If you were Frank Ricci, you might say something like, “Frank Ricci got a job and somebody who wasn’t dyslexic didn’t.” Remember, this is the same Frank Ricci who took his reverse discrimination suit all the way to the Supreme Court, where lower court rulings against him–including one by Sotomayor’s Second Circuit–were overturned.

Ricci will testify against Sotomayor before the Senate Judiciary Committee next week–this despite the fact that his views on jurisprudence seem to begin and end with the proposition that legal protections against discrimination are great when they work in his favor, and unconscionable when they don’t.

Beutler misses the point. Ricci is being remarkably consistent in that he is arguing that discrimination is discrimination. The term reverse discrimination seems to imply that some groups are supposed to be discriminated against — namely white males. Is Beutler suggesting Mr. Ricci ought to be prohibited from filing more than one discrimination lawsuit in his lifetime? Isn’t it possible both lawsuits had merit? If a person genuinely believes they have been discriminated against on more than one occasion why should they prohibited from seeking a legal remedy? Somehow I don’t think Beutler would object to an African-American filing multiple discrimination lawsuits unless, of course, that African-American happened to be a conservative.

The fact is that in preparing for these promotional tests, Ricci paid a friend $1,000 to read textbooks onto audio tapes as well as made flash cards, took practice tests, participated in mock interviews and in a study group.

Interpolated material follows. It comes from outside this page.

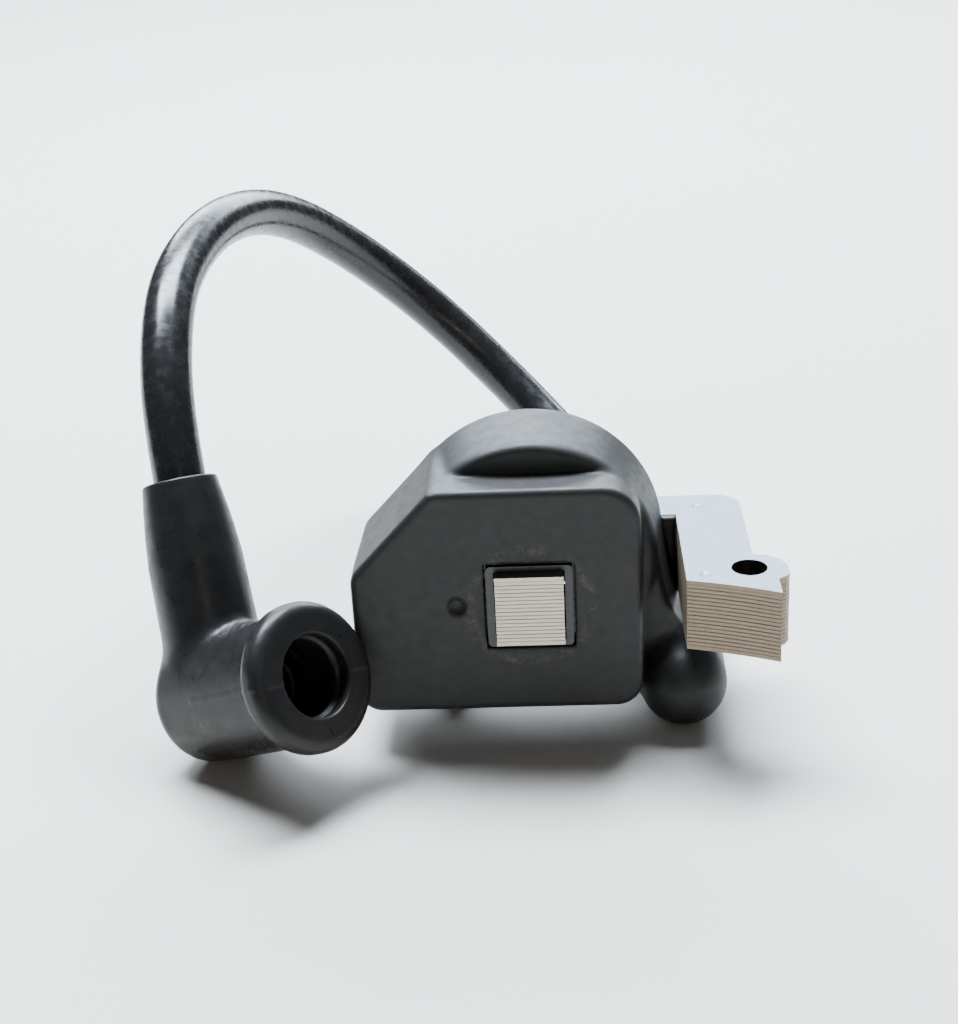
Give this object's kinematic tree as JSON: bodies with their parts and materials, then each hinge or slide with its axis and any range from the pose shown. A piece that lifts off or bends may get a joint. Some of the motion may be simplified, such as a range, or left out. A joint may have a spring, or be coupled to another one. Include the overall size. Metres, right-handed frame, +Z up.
{
  "type": "ignition coil",
  "caption": "Small-engine ignition coil: moulded coil on a laminated steel core, with a looped high-tension lead and a right-angled rubber plug boot.",
  "frame": {"origin": "middle of the centre pole face, the end of the core leg that carries the coil", "axes": "+X from the coil leg to the mounting leg, +Y from the pole faces to the yoke, +Z up along the stack of laminations"},
  "size_m": [0.0843, 0.1092, 0.0606],
  "materials": {
    "sheet_face": "satin",
    "sheet_edges": "cut edges",
    "housing_plastic": "satin moulded",
    "bobbin_plastic": "satin moulded",
    "copper_wire": "enamelled",
    "board": "matte",
    "component_black": "matte",
    "capacitor_orange": "glossy dip",
    "resistor_tan": "glossy",
    "tinned_metal": "tinned",
    "brass_contact": "turned",
    "resin": "cast, glossy",
    "seal_rubber": "matte",
    "lead_jacket": "smooth, glossy",
    "boot_rubber": "satin moulded"
  },
  "bodies": {
    "coil": {"core_top_sheet": "sheet_face", "core_stack": "sheet_edges", "core_bottom_sheet": "sheet_face", "coil_housing": "housing_plastic", "core_tube": "bobbin_plastic", "primary_winding": "copper_wire", "secondary_bobbin": "bobbin_plastic", "secondary_winding": "copper_wire", "circuit_board": "board", "switching_transistor": "component_black", "control_chip": "component_black", "filter_capacitor": "capacitor_orange", "zener_diode": "component_black", "resistors": "resistor_tan", "primary_wires": "copper_wire", "ground_tab": "tinned_metal", "stop_terminal": "tinned_metal", "ht_jumper": "copper_wire", "ht_spike": "brass_contact", "potting_resin": "resin", "lead_seal": "seal_rubber", "ht_lead_jacket": "lead_jacket", "ht_lead_strands": "copper_wire"},
    "boot": {"plug_boot": "boot_rubber", "plug_clip": "tinned_metal"}
  },
  "joints": [
    {"name": "boot_swivel", "type": "hinge", "parent": "coil", "child": "boot", "pos_m": [-0.0406, 0.0022, -0.0121], "axis": [-0.1829, 0.4508, 0.8737], "range_deg": [-105, 0]}
  ]
}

Liberals might choose to see Frank Ricci as a malingerer and a malcontent. Conservatives, however, choose to see Frank Ricci as a person who worked diligently for his dream and earned it only to have it unjustly taken from him.

For its part PFAW feigns innocence. Marge Baker, PFAW’s Executive Vice-President, said her organization had “simply pointed out the fact that Frank Ricci, on his own behalf, has used employment discrimination laws to help him.”

If only it were that simple. Indeed, PFAW also noted Ricci had once been terminated by the fire department in Middletown, Connecticut. Ricci contended he was fired for raising safety concerns. It is worth noting the Middletown Fire Department would later be fined due to safety violations.

Of course, if Ricci were an obstacle for a Supreme Court nominee picked by George W. Bush and Republicans, PFAW would hail Ricci’s service as a firefighter and his courage as a whistleblower. But since Ricci is a thorn in the side of the “wise Latina” and by extension President Obama, PFAW instead portrays Ricci as a troubled, litigious malcontent, not as a patriotic, courageous whistleblower. But when Republican Lindsey Graham tells Sotomayor at the outset of the hearings, “you’re gonna get confirmed,” one must wonder why PFAW even bothers?

Yet it won’t get any easier once Ricci testifies. He will be in the awkward position of sitting in between Chuck Schumer and a camera, not to mention be subjected to the comedy styling of newly minted Senator Al Franken. I can imagine Patrick Leahy, the Judiciary Committee Chair, saying, “Let this committee now come to order. The Borking will now resume.”